The 3rd column soon approached the castle [zamok] of Sokolnitz that was designated by the guides as the crossing point for the column: castle was located in a valley, protected by stonewall and surrounded by heights that dominated this location. Advancing to an artillery fire distance, I soon noticed numerous enemy forces marching on the right flank across the heights and near marshes at the bottom adjacent to the Sokolnitz Castle.' I immediately ordered my columns, advancing by sections [otdelenie], to redeploy by platoons [vzvod] and then arranged regiments in dense columns to facilitate they movements, if necessary.

I dispatched Major General Muller III, who commanded the advance guard, with the remaining two battalions of his 7th Jager Regiment to occupy important points and drive the French out of the Sokolnitz Castle, which [Muller] accomplished with particular vigor and courage and succeeded in driving the enemy out of [castle].

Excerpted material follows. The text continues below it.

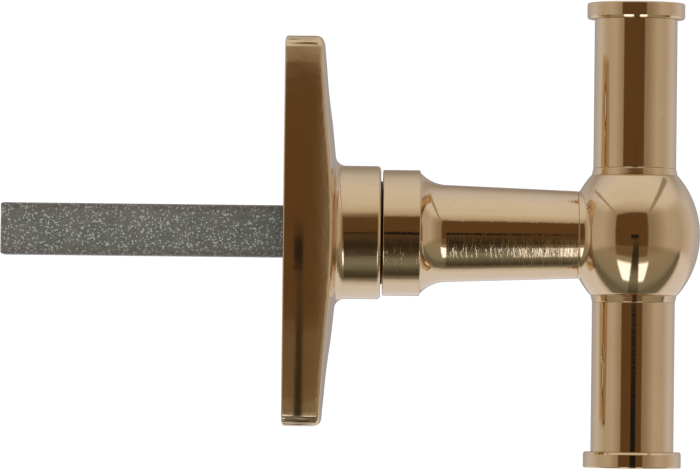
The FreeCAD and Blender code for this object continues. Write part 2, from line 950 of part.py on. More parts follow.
def make_end_cap(doc, side):
    """Flanged cap with a spigot in the arm and a blind thread for the tie rod."""
    foot, start, end = size("cap_spigot_end"), size("arm_end"), size("cap_end")
    rod, bore, rim = size("stud_radius"), size("arm_bore"), size("cap_radius")
    edge = size("edge_break")
    return grip_piece(
        doc,
        f"{side}_end_cap",
        [
            (rod, foot),
            (bore - edge, foot),
            (bore, foot + edge),
            (bore, start),
            (rim - edge, start),
            (rim, start + edge),
            (rim, end - edge),
            (rim - edge, end),
            (0.0, end),
            (0.0, size("rod_hole_end")),
            (rod, size("rod_hole_end")),
        ],
    )


def make_parts(doc):
    parts = [
        make_rose_plate(doc),
        make_journal_bush(doc),
        make_cover_plate(doc),
        make_cover_screws(doc),
        make_detent_spring(doc, "upper_detent_spring", 1),
        make_detent_spring(doc, "lower_detent_spring", -1),
        make_handle_neck(doc),
        make_square_spindle(doc),
        make_spindle_pin(doc),
        make_detent_cam(doc),
        make_retaining_ring(doc),
        make_thrust_washer(doc),
        make_neck_stud(doc),
        make_grip_ball(doc),
        make_tie_rod(doc),
    ]
    for side in ("upper", "lower"):
        parts.append(make_foot_ring(doc, side))
        parts.append(make_arm(doc, side))
        parts.append(make_end_cap(doc, side))
    return parts


def require_sound(doc, parts):
    """Stops at any feature that failed and at any piece without a sound solid."""
    doc.recompute()
    for item in doc.Objects:
        if "Invalid" in item.State or "Error" in item.State:
            raise RuntimeError(f"{item.Name} failed: {item.State}")
    for part in parts:
        if part.Shape.isNull() or not part.Shape.isValid() or not part.Shape.Solids:
            raise RuntimeError(f"{part.Label} has no sound solid")


def main():
    doc = FreeCAD.newDocument("window_handle")
    driving_sheet(doc)
    parts = make_parts(doc)
    require_sound(doc, parts)
    os.makedirs("parts", exist_ok=True)
    for part in parts:
        part.Shape.exportStep(os.path.join("parts", f"{part.Label}.step"))
        box = part.Shape.optimalBoundingBox(False)
        print(
            f"{part.Label}: {len(part.Shape.Solids)} solid, {part.Shape.Volume:.1f} mm3, "
            f"X {box.XMin:.2f}..{box.XMax:.2f} Y {box.YMin:.2f}..{box.YMax:.2f} "
            f"Z {box.ZMin:.2f}..{box.ZMax:.2f}"
        )


main()
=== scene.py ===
"""Looks of the T-bar window handle: polished brass, a zinc-plated spindle and a soft light tent."""

import math
from collections import namedtuple

import bmesh
import bpy
from mathutils import Matrix, Vector


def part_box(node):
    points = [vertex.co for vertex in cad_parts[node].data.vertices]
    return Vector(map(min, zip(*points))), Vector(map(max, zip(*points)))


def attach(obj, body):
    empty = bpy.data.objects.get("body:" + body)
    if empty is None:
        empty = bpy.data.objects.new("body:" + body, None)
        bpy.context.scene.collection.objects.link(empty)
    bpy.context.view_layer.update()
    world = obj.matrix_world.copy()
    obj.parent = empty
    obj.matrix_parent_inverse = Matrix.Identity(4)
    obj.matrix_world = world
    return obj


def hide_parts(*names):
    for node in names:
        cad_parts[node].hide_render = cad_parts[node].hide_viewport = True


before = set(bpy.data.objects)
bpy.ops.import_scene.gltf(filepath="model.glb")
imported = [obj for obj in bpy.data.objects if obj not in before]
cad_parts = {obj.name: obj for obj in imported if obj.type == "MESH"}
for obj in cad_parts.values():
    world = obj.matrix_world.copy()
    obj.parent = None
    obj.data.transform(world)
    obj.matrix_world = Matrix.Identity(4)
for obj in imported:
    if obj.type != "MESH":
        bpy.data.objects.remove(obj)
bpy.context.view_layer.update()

MM = 0.001

# Places read from the parts in model.glb, in metres.
NECK_LOW, NECK_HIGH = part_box("handle_neck")
BALL_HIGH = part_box("grip_ball")[1]
RING_LOW, RING_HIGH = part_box("upper_foot_ring")
ARM_LOW, ARM_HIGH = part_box("upper_arm")
CAP_LOW, CAP_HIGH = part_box("upper_end_cap")
SPINDLE_LOW, SPINDLE_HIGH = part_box("square_spindle")
ROSE_LOW, ROSE_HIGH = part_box("rose_plate")
STUD_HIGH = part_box("neck_stud")[1]

BAR_X = (ARM_LOW.x + ARM_HIGH.x) / 2
COLLAR_RADIUS = NECK_HIGH.y
COLLAR_START = ROSE_HIGH.x + 0.27 * MM
COLLAR_END = COLLAR_START + 5.08 * MM
JOURNAL_RADIUS = 6.0 * MM
SOCKET_RADIUS = 4.96 * MM
COVE_RADIUS = 5.0 * MM
TAPER_START = COLLAR_END + 3.8 * MM
TAPER_RADIUS = 6.58 * MM
NECK_END_RADIUS = 5.94 * MM
STUD_RADIUS = STUD_HIGH.y
BALL_RADIUS = BALL_HIGH.y
SEAT_RADIUS = RING_HIGH.y
ARM_RADIUS = ARM_HIGH.y
CAP_RADIUS = CAP_HIGH.y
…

However, an enemy battery suddenly appeared on the opposing heights near the castle and opened an intense fire; Major General Muller III was wounded but informed me that as he pursued the enemy he encountered superior enemy forces; I immediately moved there with the Galitsk Regiment of Major General Schtrick that repulsed the enemy with particular vigor and greatly facilitated in securing present positions. But since my column was still exposed on open grounds and to avoid enemy artillery fire, I ordered troops to move to the castle itself and personally led the Narva and Butyrsk Regiments through the castle, observing increasing enemy forces [in vicinity]; I ordered Lieutenant General Baron Wimpfen to remain with the Azov and Podolsk Regiments in reserve until further instructions.'

Meanwhile, I learned that the enemy advanced along the high hill to the village of Pratz and appeared in the rear of my and Lieutenant General Count Langeron's columns. I ordered my reserve to follow the enemy movements and protect our rear, and then sent a dispatch to the commander-in-chief. Meantime, I attacked the enemy forces in order to drive them back through the village of Sokolnitz on the left side of the castle and open communications with the 2nd Column.' As I achieved success in this direction and outdid the enemy, parts of the 2nd Column and Austrian horse artillery retreated to the village of Sokolnitz and brought even more enemy troops from the left side against me.

Thus, I was already surrounded from three sides and my two reserve regiments were attacked by superior enemy forces from the rear but still fought resolutely for a long time, suffering heavy casualties: enemy cavalry finally charged and routed them; Lieutenant General Baron Wimpfen himself was wounded and captured.

I was hard pressed by the enemy and was constantly under fierce and continuous canister fire, suffering many killed and wounded while the remaining [forces] were in confusion. Despite my dispatches, I received no information at all. Many soldiers, now incessantly engaged in battle from 7:00 in the morning to 4:00 in afternoon, had no cartridges left.' I could do nothing but to retreat according to the disposition and was assured by the Austrian guides that I can find favorable grounds on the right flank to extricate my troops; I ordered to march along swamps at the bottom of the hill to conceal how disordered my troops were and to reorganize them to overcome any future difficulties and join the main army. However, since the enemy fire kept pursuing us, all endeavors of my generals, staff and ober-officers to reorganize our troops proved to be in vain. As we were at some distance from the Castle, an enemy cavalry charged our troops that became further disordered and were captured by the enemy.